— Begin GIVEN MATERIAL —

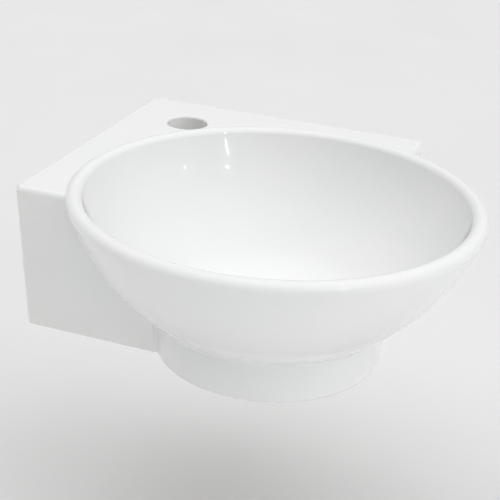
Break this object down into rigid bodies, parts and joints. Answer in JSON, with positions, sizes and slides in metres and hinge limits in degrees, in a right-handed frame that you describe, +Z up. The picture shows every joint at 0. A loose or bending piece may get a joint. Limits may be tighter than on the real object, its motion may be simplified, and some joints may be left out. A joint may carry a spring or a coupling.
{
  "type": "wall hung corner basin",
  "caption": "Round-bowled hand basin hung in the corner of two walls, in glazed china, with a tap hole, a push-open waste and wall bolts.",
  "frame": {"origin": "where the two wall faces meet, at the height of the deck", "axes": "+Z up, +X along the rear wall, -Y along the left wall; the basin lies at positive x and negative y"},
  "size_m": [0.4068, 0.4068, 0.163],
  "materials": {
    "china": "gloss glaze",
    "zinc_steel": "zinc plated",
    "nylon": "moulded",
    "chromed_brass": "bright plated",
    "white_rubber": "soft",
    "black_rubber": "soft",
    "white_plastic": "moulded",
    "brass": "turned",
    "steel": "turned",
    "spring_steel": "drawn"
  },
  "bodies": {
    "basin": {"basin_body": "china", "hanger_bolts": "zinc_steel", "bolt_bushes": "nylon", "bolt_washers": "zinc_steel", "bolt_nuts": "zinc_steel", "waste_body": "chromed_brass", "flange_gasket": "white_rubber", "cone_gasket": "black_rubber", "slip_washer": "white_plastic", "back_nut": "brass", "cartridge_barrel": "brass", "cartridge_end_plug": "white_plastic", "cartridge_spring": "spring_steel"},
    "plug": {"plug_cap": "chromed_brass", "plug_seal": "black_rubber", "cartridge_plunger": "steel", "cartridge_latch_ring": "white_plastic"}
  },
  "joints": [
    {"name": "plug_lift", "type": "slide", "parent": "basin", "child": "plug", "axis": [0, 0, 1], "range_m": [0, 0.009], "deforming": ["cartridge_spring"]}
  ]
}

— End GIVEN MATERIAL —

▶ WHAT TO WORK ON
Return each line of the data exactly as written above.

▶ WRITTEN ANSWER
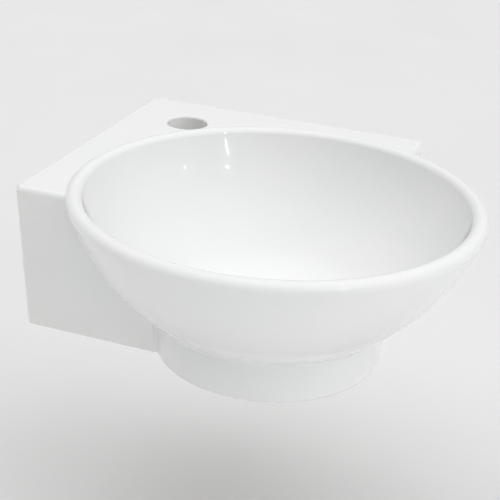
Break this object down into rigid bodies, parts and joints. Answer in JSON, with positions, sizes and slides in metres and hinge limits in degrees, in a right-handed frame that you describe, +Z up. The picture shows every joint at 0. A loose or bending piece may get a joint. Limits may be tighter than on the real object, its motion may be simplified, and some joints may be left out. A joint may carry a spring or a coupling.
{
  "type": "wall hung corner basin",
  "caption": "Round-bowled hand basin hung in the corner of two walls, in glazed china, with a tap hole, a push-open waste and wall bolts.",
  "frame": {"origin": "where the two wall faces meet, at the height of the deck", "axes": "+Z up, +X along the rear wall, -Y along the left wall; the basin lies at positive x and negative y"},
  "size_m": [0.4068, 0.4068, 0.163],
  "materials": {
    "china": "gloss glaze",
    "zinc_steel": "zinc plated",
    "nylon": "moulded",
    "chromed_brass": "bright plated",
    "white_rubber": "soft",
    "black_rubber": "soft",
    "white_plastic": "moulded",
    "brass": "turned",
    "steel": "turned",
    "spring_steel": "drawn"
  },
  "bodies": {
    "basin": {"basin_body": "china", "hanger_bolts": "zinc_steel", "bolt_bushes": "nylon", "bolt_washers": "zinc_steel", "bolt_nuts": "zinc_steel", "waste_body": "chromed_brass", "flange_gasket": "white_rubber", "cone_gasket": "black_rubber", "slip_washer": "white_plastic", "back_nut": "brass", "cartridge_barrel": "brass", "cartridge_end_plug": "white_plastic", "cartridge_spring": "spring_steel"},
    "plug": {"plug_cap": "chromed_brass", "plug_seal": "black_rubber", "cartridge_plunger": "steel", "cartridge_latch_ring": "white_plastic"}
  },
  "joints": [
    {"name": "plug_lift", "type": "slide", "parent": "basin", "child": "plug", "axis": [0, 0, 1], "range_m": [0, 0.009], "deforming": ["cartridge_spring"]}
  ]
}